→ **What you have to do**:
State the number of lines with the string "metres" in them, and nothing else.

→ **Data shown**:
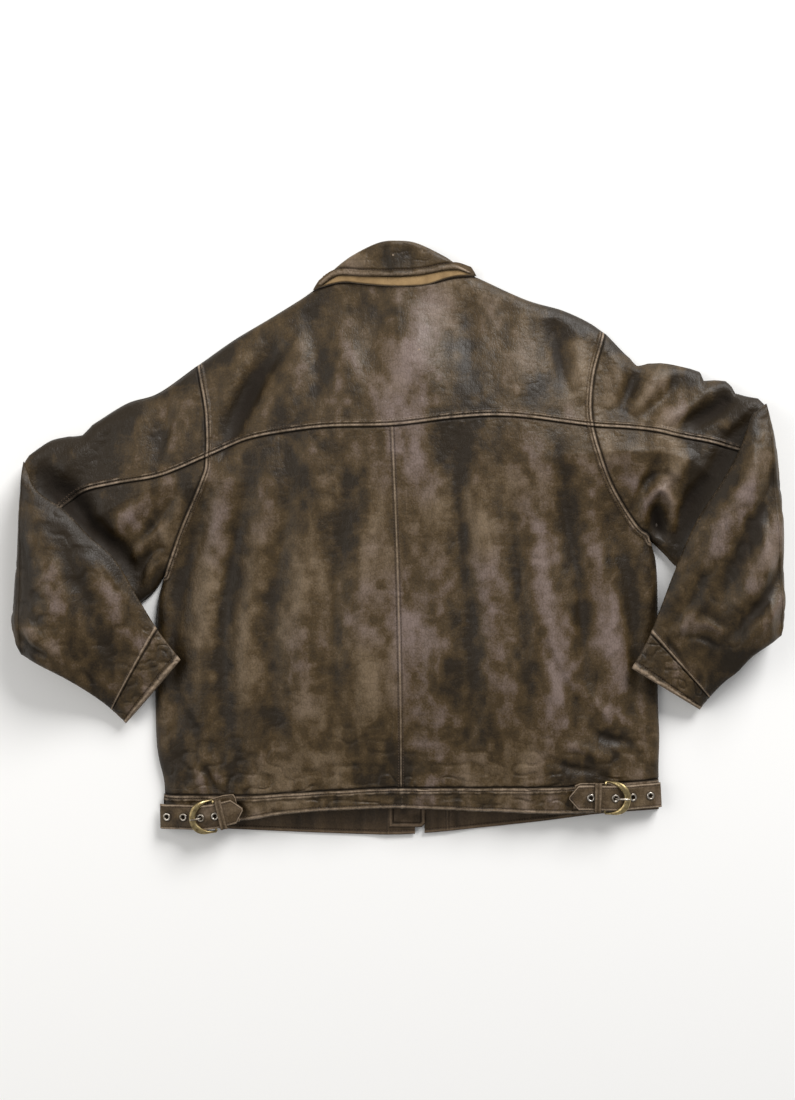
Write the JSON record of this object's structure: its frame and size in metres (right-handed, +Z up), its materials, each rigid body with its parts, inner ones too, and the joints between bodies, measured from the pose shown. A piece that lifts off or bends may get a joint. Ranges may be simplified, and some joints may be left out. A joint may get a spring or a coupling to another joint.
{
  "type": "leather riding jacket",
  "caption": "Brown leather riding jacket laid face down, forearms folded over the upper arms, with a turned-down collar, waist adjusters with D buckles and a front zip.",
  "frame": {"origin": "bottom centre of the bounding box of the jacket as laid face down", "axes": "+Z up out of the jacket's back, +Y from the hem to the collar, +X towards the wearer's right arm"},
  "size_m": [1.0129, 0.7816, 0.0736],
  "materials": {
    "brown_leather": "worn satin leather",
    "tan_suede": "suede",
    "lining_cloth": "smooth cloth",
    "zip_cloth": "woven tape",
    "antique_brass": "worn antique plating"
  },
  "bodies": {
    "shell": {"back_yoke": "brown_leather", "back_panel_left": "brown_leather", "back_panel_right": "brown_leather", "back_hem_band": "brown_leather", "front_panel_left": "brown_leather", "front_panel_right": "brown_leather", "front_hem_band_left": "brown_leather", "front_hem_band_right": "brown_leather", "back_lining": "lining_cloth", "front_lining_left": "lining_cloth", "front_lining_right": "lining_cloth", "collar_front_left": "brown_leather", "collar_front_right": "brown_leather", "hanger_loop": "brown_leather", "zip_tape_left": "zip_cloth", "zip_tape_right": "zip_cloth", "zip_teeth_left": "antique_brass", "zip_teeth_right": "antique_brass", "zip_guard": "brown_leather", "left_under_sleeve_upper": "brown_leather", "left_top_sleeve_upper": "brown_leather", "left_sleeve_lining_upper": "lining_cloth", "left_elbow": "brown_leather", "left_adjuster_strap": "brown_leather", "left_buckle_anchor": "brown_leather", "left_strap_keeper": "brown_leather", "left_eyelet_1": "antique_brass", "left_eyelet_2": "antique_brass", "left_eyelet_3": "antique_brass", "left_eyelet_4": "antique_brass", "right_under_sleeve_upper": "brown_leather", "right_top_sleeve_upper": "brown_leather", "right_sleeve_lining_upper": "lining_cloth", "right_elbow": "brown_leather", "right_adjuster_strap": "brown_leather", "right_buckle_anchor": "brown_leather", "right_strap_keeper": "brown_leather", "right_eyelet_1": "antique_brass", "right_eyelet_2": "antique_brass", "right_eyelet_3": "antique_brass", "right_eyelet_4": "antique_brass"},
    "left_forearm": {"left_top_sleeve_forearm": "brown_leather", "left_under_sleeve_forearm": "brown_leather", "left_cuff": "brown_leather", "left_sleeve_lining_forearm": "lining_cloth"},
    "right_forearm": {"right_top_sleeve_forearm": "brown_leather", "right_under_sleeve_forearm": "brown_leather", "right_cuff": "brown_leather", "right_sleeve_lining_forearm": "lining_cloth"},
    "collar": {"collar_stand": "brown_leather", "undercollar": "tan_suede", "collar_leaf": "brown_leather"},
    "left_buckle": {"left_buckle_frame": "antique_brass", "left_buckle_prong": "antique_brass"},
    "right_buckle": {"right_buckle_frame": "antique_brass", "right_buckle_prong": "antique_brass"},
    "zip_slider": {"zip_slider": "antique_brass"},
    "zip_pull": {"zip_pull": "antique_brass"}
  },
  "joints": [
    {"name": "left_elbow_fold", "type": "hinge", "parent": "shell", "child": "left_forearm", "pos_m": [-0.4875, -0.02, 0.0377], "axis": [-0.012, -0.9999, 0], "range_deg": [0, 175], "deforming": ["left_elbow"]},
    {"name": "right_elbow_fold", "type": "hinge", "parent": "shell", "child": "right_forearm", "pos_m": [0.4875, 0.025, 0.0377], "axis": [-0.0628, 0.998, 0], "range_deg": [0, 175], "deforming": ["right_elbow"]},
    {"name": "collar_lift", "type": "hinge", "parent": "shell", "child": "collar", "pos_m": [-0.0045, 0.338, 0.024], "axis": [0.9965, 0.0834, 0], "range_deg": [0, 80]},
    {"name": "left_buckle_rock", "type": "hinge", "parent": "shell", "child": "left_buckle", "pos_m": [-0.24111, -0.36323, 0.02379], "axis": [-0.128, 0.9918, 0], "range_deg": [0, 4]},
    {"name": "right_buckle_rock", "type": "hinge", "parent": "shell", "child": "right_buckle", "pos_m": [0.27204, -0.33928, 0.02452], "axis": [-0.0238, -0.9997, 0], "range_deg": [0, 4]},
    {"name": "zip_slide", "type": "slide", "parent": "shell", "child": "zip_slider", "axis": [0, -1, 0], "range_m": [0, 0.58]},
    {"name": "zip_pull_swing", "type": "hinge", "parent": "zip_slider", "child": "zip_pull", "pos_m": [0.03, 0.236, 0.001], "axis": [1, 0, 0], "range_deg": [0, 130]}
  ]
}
---
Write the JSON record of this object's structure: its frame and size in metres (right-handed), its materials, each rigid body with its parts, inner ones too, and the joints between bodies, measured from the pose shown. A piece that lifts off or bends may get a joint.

→ **Solution for this task**:
2